Wall Street money and Washington rules
The capital entering the space looks increasingly like traditional finance. According to Bloomberg, Intercontinental Exchange, owner of the New York Stock Exchange, plans to invest up to $2 billion in Polymarket, valuing the platform at roughly $8 billion and signalling that big exchanges see event contracts as a strategic product line. A separate Bloomberg report on a 2025 fintech funding rebound noted that Polymarket and Kalshi together raised about $3.71 billion in fresh capital that year, helping push global fintech funding to $55.94 billion, up 25% from 2024. A follow‑up piece cited by crypto outlets added that Polymarket is negotiating new funding at a valuation between $12 billion and $15 billion, while Kalshi’s valuation has climbed above $10 billion, underlining how quickly markets now value their flows.
Policymakers are responding. The U.S. Commodity Futures Trading Commission recently issued new guidance and enforcement advisories on prediction markets, reminding platforms that it retains “full authority to police illegal trading practices” on Designated Contract Markets. The White House is currently reviewing a fresh set of CFTC measures that would clarify the status of event-linked derivatives, a step crypto.news says could shape how platforms structure contracts on elections, macro data and geopolitics far beyond the crypto niche. In parallel, a Financial Times feature titled “Prediction markets: the hunt for the new ‘dumb money’” chronicles how retail traders are flocking into markets where odds on politicians, central banks and even pop culture become tradable data points, and notes one user who migrated from regulated Kalshi to offshore Polymarket to chase higher leverage.

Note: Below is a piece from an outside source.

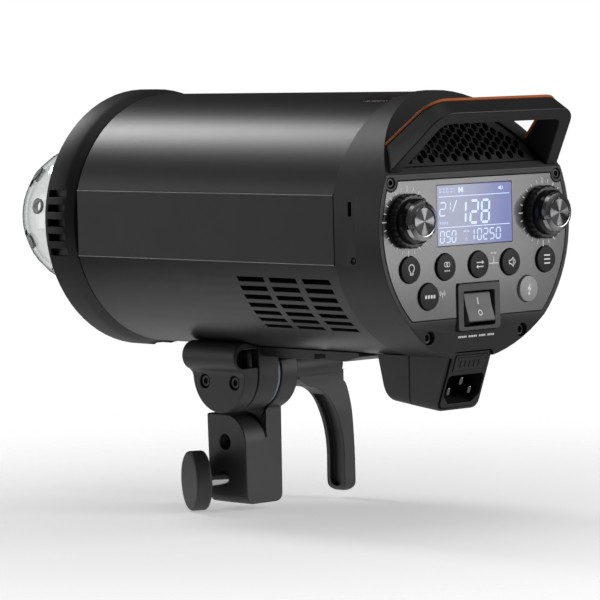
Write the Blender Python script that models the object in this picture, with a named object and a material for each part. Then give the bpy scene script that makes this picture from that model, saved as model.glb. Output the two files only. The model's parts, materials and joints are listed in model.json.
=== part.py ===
"""Monolight strobe on a tilting stand bracket, built as separate solids with real joints.

The light points along -Y, its control panel faces +Y and its own left side is +X.  The origin is the
centre of the stand socket's mouth, on the underside of the bracket.  Lengths below are in millimetres;
finish() scales each solid to metres.
"""

import math

import bmesh
import bpy
from mathutils import Matrix, Vector

MM = 0.001
GAP = 0.3

# Light axis and stations along it
AXIS_Z = 142.0
RING_FRONT = -77.2
RING_REAR = -58.0
TUBE_FRONT = -57.7
GROOVE_REAR = -56.0
SEAM = 131.0
PANEL = 163.5

# Housing
TUBE_R = 63.0
TUBE_BORE_R = 58.8
GROOVE_R = 61.4
COVER_R = 63.6
COVER_WALL = 3.0
PANEL_WALL = 4.5
RING_R = 65.4
RING_LIP_R = 49.5
RING_CHANNEL_R = 55.5
RING_BORE_R = 52.0
SLOPE_START = 25.5
SLOPE = 0.66
CHIN_START = -44.4
CHIN_SLOPE = 0.21

# Flat side bands
BAND_FACE = 61.3
BAND_THICK = 1.0
BAND_HALF = 16.3
END_CAP_HALF = 18.3
END_CAP_REAR = 147.0
END_SCREW_Y = 143.6
END_SCREW_Z = -14.0

# Vent slots on both lower flanks
VENT_ANGLES = [23.1 + 4.55 * row for row in range(7)]
VENT_STARTS = (59.4, 82.0, 105.2)
VENT_LENGTH = 18.6
VENT_HEIGHT = 2.6
VENT_SLANT = 0.5

# Optics
DOME_R = 37.3
DOME_WALL = 2.2
DOME_CENTRE = -116.5
DOME_BASE = -67.4
DOME_PORTS = 12
DOME_PORT_R = 3.4
PORT_START = -20.0
PORT_STATIONS = (-129.0, -117.5)
PLATE_FRONT = -67.0
PLATE_REAR = -58.0
FLASH_RING_R = 23.0
FLASH_TUBE_R = 4.2
FLASH_STATION = -102.0

# Control panel
PLATE_R = 60.8
PLATE_TOP = 22.6
PLATE_BOTTOM = -42.6
PLATE_THICK = 1.0
RECESS = 1.3
SCREEN_X = (-24.2, 26.0)
SCREEN_Z = (-8.9, 19.9)
DIAL_X = 45.1
DIAL_Z = 4.2
DIAL_SHAFT_R = 3.0
BUTTON_R = 6.2
BUTTONS = {
    "lamp_button": (44.7, -18.4),
    "group_button": (21.5, -18.4),
    "sync_button": (-0.4, -18.4),
    "sound_button": (-21.8, -18.4),
    "menu_button": (-46.0, -18.4),
    "mode_button": (33.0, -31.6),
    "test_button": (-33.4, -31.8),
}
SCREW_X = 55.2
SCREW_Z = 22.1
CHIN_SCREW_X = 31.0
CHIN_SCREW_Z = -51.2
ROCKER_HALF_X = 8.7
ROCKER_Z = -38.3
ROCKER_PIVOT = PANEL - 3.2

# Rear grille
GRILLE_R = 56.8
GRILLE_BOTTOM = 28.7
CELL_COLUMN = 3.75
CELL_ROW = 4.4
CELL_HALF = (2.05, 1.85)

# Power inlet
INLET_HALF = 14.2
INLET_TILT = math.radians(21.0)
INLET_CENTRE = (153.4, -72.4)
INLET_WALL = 1.1
INLET_PROUD = 0.9
INLET_RECESS = 23.8
HOUSING_TOP = -52.0
HOUSING_CORNER = 4.0

# Handle
HANDLE_THICK = 7.0
ACCENT_THICK = 1.3

# Tilt joint
TILT_Y = 5.0
TILT_Z = 66.0
DISC_R = 19.5
EAR_TOP_R = 12.5
EAR_X = (-12.8, -1.5)
WASHER_X = (-1.2, 0.4)
HEAD_X = (0.7, 13.8)
HOLDER_X = (14.1, 23.0)
HOLDER_Y = (-14.9, 24.0)
PIN_PLACE = (17.0, 20.2)
PIVOT_R = 3.0
TILT_RANGE = (20.0, 45.0)

# Stand bracket
BLOCK_X = 12.5
BLOCK_Y = (-16.8, 11.5)
BLOCK_TOP = 44.8
SOCKET_R = 8.1
SOCKET_DEPTH = 36.0
LOCK_ANGLE = math.radians(-25.0)
LOCK_Z = 12.0
LOCK_KNOB_R = 15.0
LOCK_KNOB_SPAN = (23.6, 31.8)

# Clamp lever
LEVER_R = 7.2
LEVER_HALF = 6.8
LEVER_NECK = 5.4
LEVER_END = -57.2


# ---------------------------------------------------------------- materials and objects

PALETTE = {
    "powder_coat": ((0.030, 0.030, 0.032), 0.45, 0.2),
    "band_black": ((0.045, 0.045, 0.047), 0.40, 0.2),
    "black_plastic": ((0.028, 0.028, 0.029), 0.55, 0.0),
    "cast_black": ((0.035, 0.035, 0.036), 0.50, 0.3),
    "panel_grey": ((0.21, 0.21, 0.22), 0.35, 0.6),
    "rubber_black": ((0.020, 0.020, 0.020), 0.70, 0.0),
    "accent_orange": ((0.75, 0.22, 0.06), 0.50, 0.0),
    "bright_metal": ((0.60, 0.60, 0.60), 0.25, 1.0),
    "dark_steel": ((0.10, 0.10, 0.10), 0.35, 0.9),
    "washer_blue": ((0.20, 0.29, 0.38), 0.45, 0.0),
    "display_blue": ((0.33, 0.35, 0.62), 0.20, 0.0),
    "button_grey": ((0.35, 0.35, 0.35), 0.45, 0.0),
    "sensor_violet": ((0.07, 0.02, 0.05), 0.15, 0.0),
    "clear_glass": ((0.90, 0.92, 0.93), 0.05, 0.0),
    "reflector": ((0.70, 0.70, 0.70), 0.30, 0.9),
    "ceramic": ((0.70, 0.68, 0.62), 0.60, 0.0),
    "board_green": ((0.02, 0.12, 0.05), 0.50, 0.0),
}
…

Crypto-native firms are now treating this data as a new market primitive. A recent crypto.news story on Coinbase’s “everything exchange” strategy described how the company wants regulated prediction markets to sit alongside spot crypto and tokenized assets, with executives arguing that odds from venues such as Polymarket and Kalshi can compete with polling, sell‑side research and even traditional media feeds. Another crypto.news story on “Prediction market activity jumps 2800%” tied the recent spike to geopolitical contracts, pointing out that broadcasters including CNBC and Dow Jones have begun integrating live odds into their coverage. With Top 7 Crypto promising an updated “Prediction Markets Landscape” to reflect the dozens of teams now vying for attention, the sector’s next phase will likely hinge on whether this flow of dollars, regulatory clarity and media exposure can turn what was once a degen side hobby into a durable piece of financial infrastructure.